REQUIRED WORK:
Reproduce all records verbatim.

SOURCE DATA:
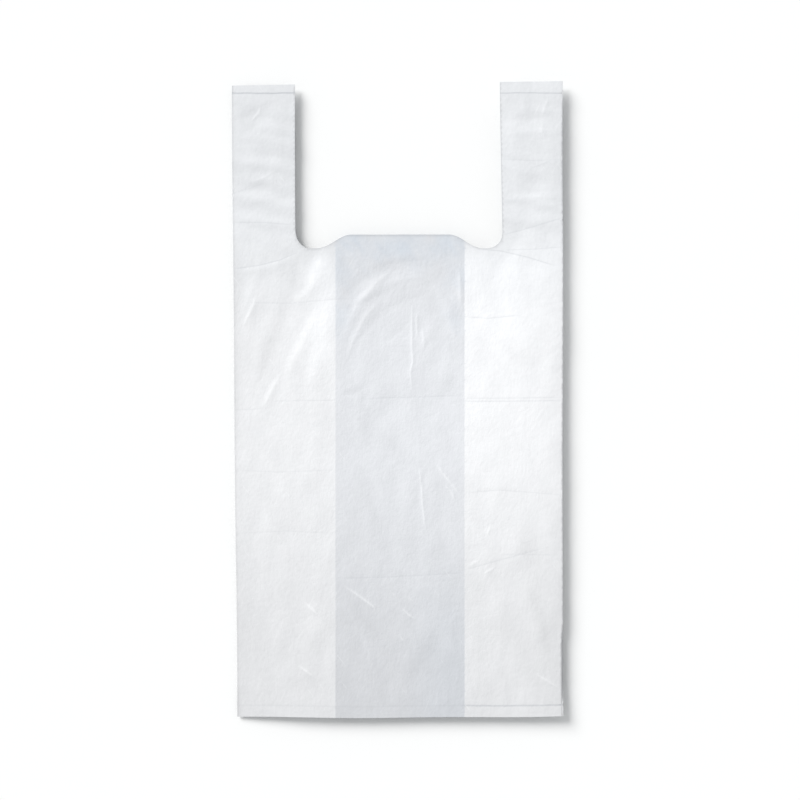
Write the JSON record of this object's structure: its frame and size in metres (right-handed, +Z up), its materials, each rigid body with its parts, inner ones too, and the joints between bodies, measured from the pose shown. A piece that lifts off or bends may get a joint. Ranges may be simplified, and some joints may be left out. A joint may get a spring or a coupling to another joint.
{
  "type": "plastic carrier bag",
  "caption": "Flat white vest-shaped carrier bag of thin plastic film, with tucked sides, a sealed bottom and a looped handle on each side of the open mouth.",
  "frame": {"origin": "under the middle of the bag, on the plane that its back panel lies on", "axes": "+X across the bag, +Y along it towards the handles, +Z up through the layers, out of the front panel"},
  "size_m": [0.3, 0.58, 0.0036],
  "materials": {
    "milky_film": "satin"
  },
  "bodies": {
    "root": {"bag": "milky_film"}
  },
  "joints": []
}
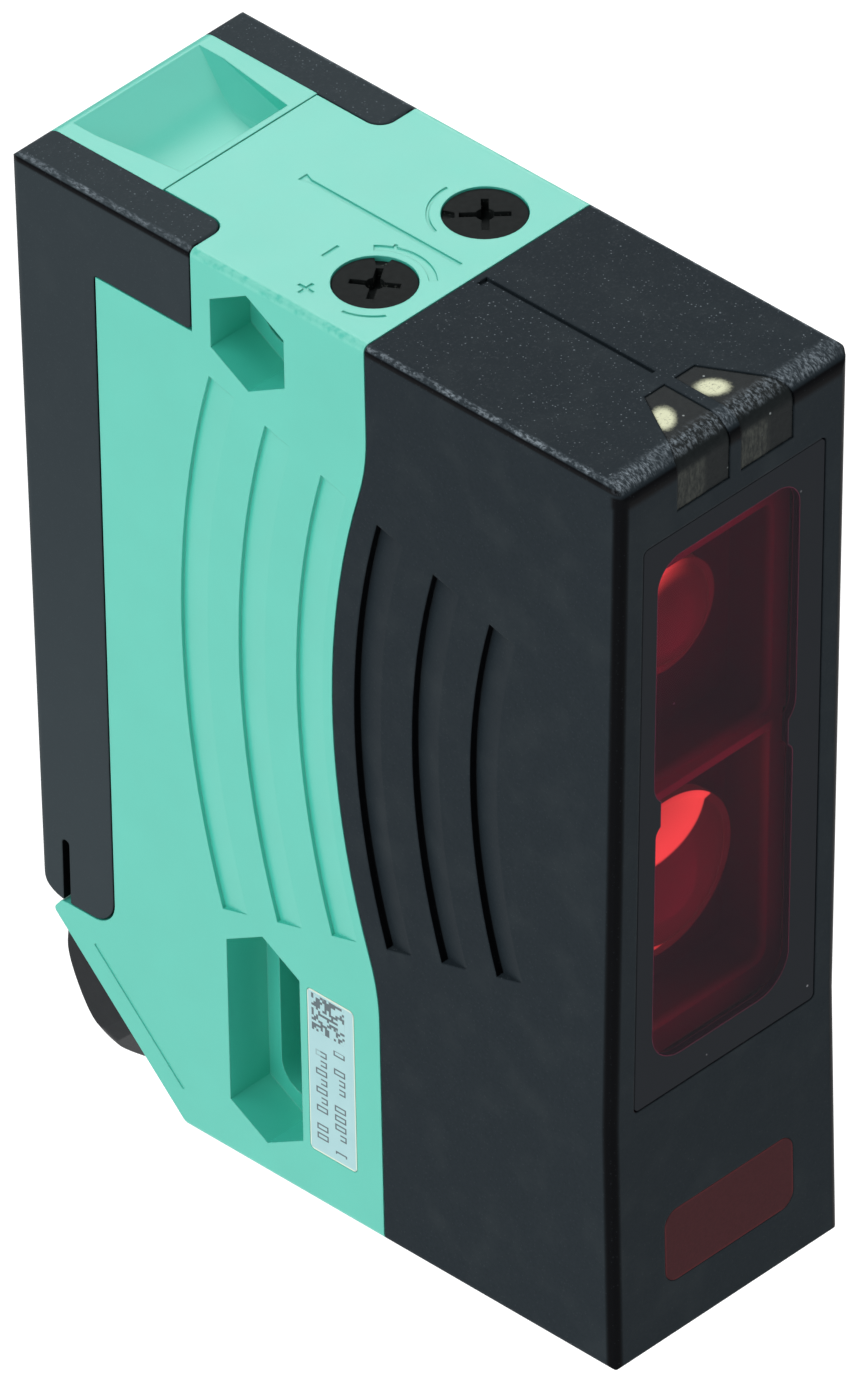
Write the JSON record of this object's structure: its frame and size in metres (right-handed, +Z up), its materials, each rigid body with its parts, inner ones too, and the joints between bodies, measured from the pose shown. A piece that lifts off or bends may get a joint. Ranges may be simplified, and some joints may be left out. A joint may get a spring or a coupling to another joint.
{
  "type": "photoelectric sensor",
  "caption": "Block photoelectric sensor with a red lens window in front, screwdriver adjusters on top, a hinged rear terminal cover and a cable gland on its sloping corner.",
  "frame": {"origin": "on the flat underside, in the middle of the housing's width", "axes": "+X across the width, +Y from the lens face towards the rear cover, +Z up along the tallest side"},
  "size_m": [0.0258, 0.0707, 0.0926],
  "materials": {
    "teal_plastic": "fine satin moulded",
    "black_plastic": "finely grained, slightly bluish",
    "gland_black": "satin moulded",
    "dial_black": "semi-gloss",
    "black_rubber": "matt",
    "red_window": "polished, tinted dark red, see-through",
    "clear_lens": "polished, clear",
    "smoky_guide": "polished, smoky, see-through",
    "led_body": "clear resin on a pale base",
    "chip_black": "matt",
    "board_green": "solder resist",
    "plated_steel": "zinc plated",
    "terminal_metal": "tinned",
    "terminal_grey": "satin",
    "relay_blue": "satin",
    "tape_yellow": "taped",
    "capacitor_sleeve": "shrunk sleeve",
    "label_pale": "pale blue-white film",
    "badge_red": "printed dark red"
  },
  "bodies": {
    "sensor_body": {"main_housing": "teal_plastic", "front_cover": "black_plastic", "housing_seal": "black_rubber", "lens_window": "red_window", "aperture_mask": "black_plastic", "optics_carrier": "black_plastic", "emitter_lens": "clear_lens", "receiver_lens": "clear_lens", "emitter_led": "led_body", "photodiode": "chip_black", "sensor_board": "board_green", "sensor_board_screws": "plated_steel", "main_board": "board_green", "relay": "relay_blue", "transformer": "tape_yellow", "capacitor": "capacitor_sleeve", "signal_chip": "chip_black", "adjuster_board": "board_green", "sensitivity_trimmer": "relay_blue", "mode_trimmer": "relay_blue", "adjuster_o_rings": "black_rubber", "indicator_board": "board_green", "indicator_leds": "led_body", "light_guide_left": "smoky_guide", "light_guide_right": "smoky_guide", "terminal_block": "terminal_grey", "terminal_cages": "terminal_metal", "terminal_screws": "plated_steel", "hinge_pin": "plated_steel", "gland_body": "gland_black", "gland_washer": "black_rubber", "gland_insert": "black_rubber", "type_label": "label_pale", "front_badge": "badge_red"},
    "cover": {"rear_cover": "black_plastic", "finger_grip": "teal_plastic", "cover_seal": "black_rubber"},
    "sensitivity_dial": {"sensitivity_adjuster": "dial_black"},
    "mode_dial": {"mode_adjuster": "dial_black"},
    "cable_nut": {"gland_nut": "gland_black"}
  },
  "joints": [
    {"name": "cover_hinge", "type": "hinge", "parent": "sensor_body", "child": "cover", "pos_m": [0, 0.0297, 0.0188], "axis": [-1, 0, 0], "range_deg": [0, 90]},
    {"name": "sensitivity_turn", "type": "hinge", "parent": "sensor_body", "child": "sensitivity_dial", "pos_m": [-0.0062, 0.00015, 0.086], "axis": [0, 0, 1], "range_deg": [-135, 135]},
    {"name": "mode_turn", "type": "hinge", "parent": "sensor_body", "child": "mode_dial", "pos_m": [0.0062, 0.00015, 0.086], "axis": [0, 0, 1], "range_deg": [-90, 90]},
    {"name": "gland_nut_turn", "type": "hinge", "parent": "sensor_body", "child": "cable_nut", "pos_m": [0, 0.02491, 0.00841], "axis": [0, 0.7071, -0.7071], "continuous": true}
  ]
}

RESULT FOR THIS EXERCISE:
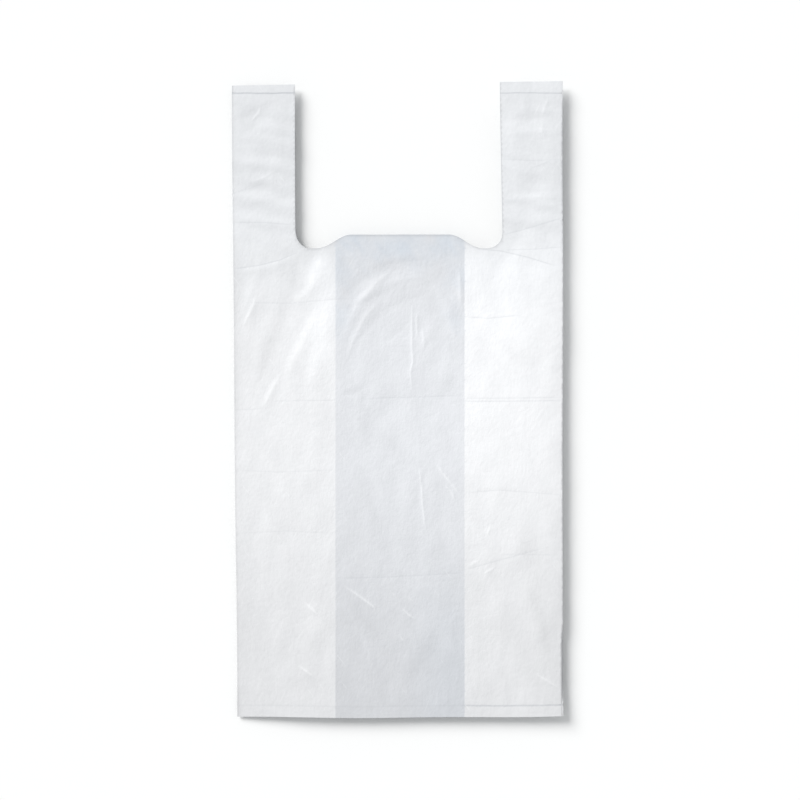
Write the JSON record of this object's structure: its frame and size in metres (right-handed, +Z up), its materials, each rigid body with its parts, inner ones too, and the joints between bodies, measured from the pose shown. A piece that lifts off or bends may get a joint. Ranges may be simplified, and some joints may be left out. A joint may get a spring or a coupling to another joint.
{
  "type": "plastic carrier bag",
  "caption": "Flat white vest-shaped carrier bag of thin plastic film, with tucked sides, a sealed bottom and a looped handle on each side of the open mouth.",
  "frame": {"origin": "under the middle of the bag, on the plane that its back panel lies on", "axes": "+X across the bag, +Y along it towards the handles, +Z up through the layers, out of the front panel"},
  "size_m": [0.3, 0.58, 0.0036],
  "materials": {
    "milky_film": "satin"
  },
  "bodies": {
    "root": {"bag": "milky_film"}
  },
  "joints": []
}
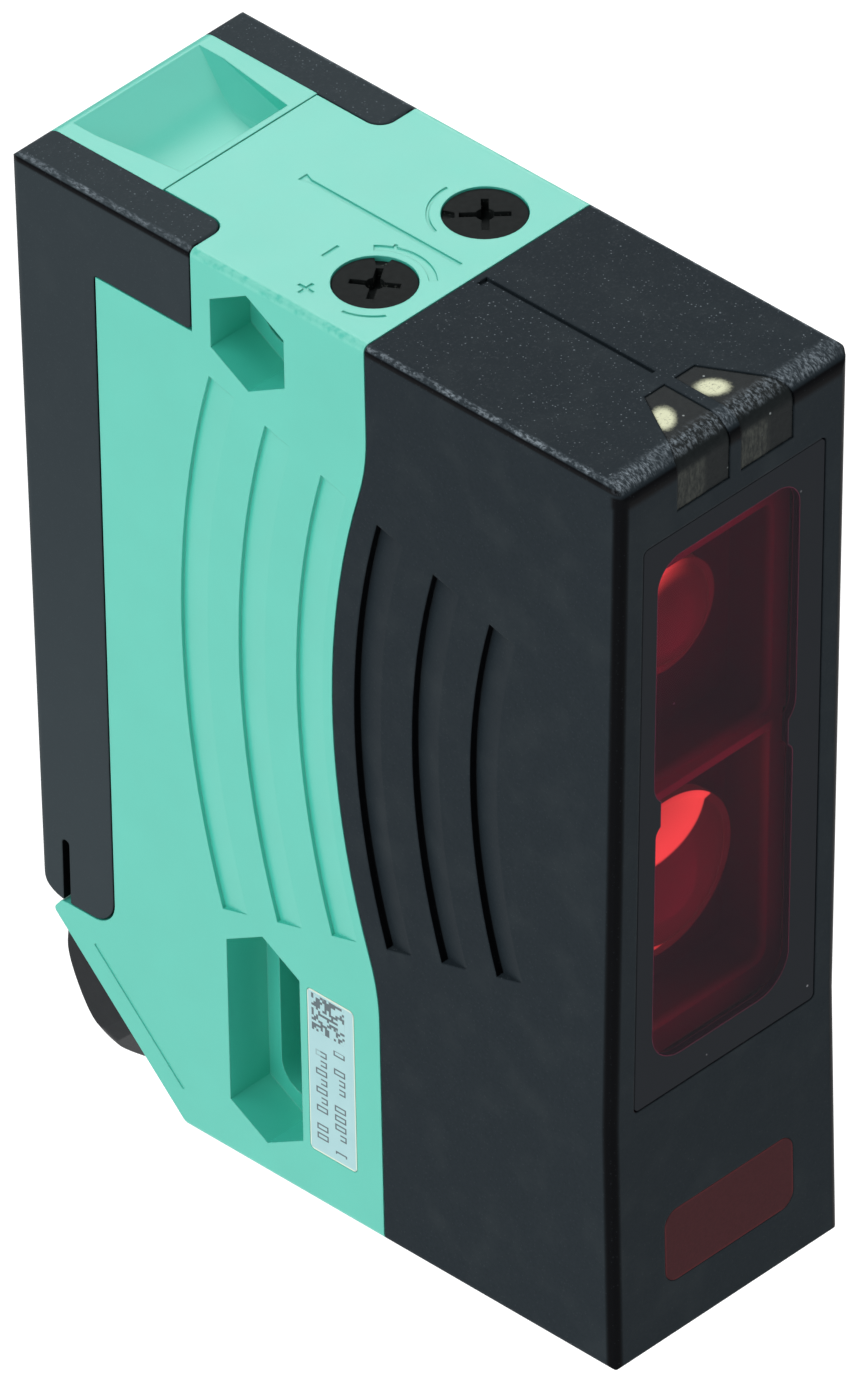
Write the JSON record of this object's structure: its frame and size in metres (right-handed, +Z up), its materials, each rigid body with its parts, inner ones too, and the joints between bodies, measured from the pose shown. A piece that lifts off or bends may get a joint. Ranges may be simplified, and some joints may be left out. A joint may get a spring or a coupling to another joint.
{
  "type": "photoelectric sensor",
  "caption": "Block photoelectric sensor with a red lens window in front, screwdriver adjusters on top, a hinged rear terminal cover and a cable gland on its sloping corner.",
  "frame": {"origin": "on the flat underside, in the middle of the housing's width", "axes": "+X across the width, +Y from the lens face towards the rear cover, +Z up along the tallest side"},
  "size_m": [0.0258, 0.0707, 0.0926],
  "materials": {
    "teal_plastic": "fine satin moulded",
    "black_plastic": "finely grained, slightly bluish",
    "gland_black": "satin moulded",
    "dial_black": "semi-gloss",
    "black_rubber": "matt",
    "red_window": "polished, tinted dark red, see-through",
    "clear_lens": "polished, clear",
    "smoky_guide": "polished, smoky, see-through",
    "led_body": "clear resin on a pale base",
    "chip_black": "matt",
    "board_green": "solder resist",
    "plated_steel": "zinc plated",
    "terminal_metal": "tinned",
    "terminal_grey": "satin",
    "relay_blue": "satin",
    "tape_yellow": "taped",
    "capacitor_sleeve": "shrunk sleeve",
    "label_pale": "pale blue-white film",
    "badge_red": "printed dark red"
  },
  "bodies": {
    "sensor_body": {"main_housing": "teal_plastic", "front_cover": "black_plastic", "housing_seal": "black_rubber", "lens_window": "red_window", "aperture_mask": "black_plastic", "optics_carrier": "black_plastic", "emitter_lens": "clear_lens", "receiver_lens": "clear_lens", "emitter_led": "led_body", "photodiode": "chip_black", "sensor_board": "board_green", "sensor_board_screws": "plated_steel", "main_board": "board_green", "relay": "relay_blue", "transformer": "tape_yellow", "capacitor": "capacitor_sleeve", "signal_chip": "chip_black", "adjuster_board": "board_green", "sensitivity_trimmer": "relay_blue", "mode_trimmer": "relay_blue", "adjuster_o_rings": "black_rubber", "indicator_board": "board_green", "indicator_leds": "led_body", "light_guide_left": "smoky_guide", "light_guide_right": "smoky_guide", "terminal_block": "terminal_grey", "terminal_cages": "terminal_metal", "terminal_screws": "plated_steel", "hinge_pin": "plated_steel", "gland_body": "gland_black", "gland_washer": "black_rubber", "gland_insert": "black_rubber", "type_label": "label_pale", "front_badge": "badge_red"},
    "cover": {"rear_cover": "black_plastic", "finger_grip": "teal_plastic", "cover_seal": "black_rubber"},
    "sensitivity_dial": {"sensitivity_adjuster": "dial_black"},
    "mode_dial": {"mode_adjuster": "dial_black"},
    "cable_nut": {"gland_nut": "gland_black"}
  },
  "joints": [
    {"name": "cover_hinge", "type": "hinge", "parent": "sensor_body", "child": "cover", "pos_m": [0, 0.0297, 0.0188], "axis": [-1, 0, 0], "range_deg": [0, 90]},
    {"name": "sensitivity_turn", "type": "hinge", "parent": "sensor_body", "child": "sensitivity_dial", "pos_m": [-0.0062, 0.00015, 0.086], "axis": [0, 0, 1], "range_deg": [-135, 135]},
    {"name": "mode_turn", "type": "hinge", "parent": "sensor_body", "child": "mode_dial", "pos_m": [0.0062, 0.00015, 0.086], "axis": [0, 0, 1], "range_deg": [-90, 90]},
    {"name": "gland_nut_turn", "type": "hinge", "parent": "sensor_body", "child": "cable_nut", "pos_m": [0, 0.02491, 0.00841], "axis": [0, 0.7071, -0.7071], "continuous": true}
  ]
}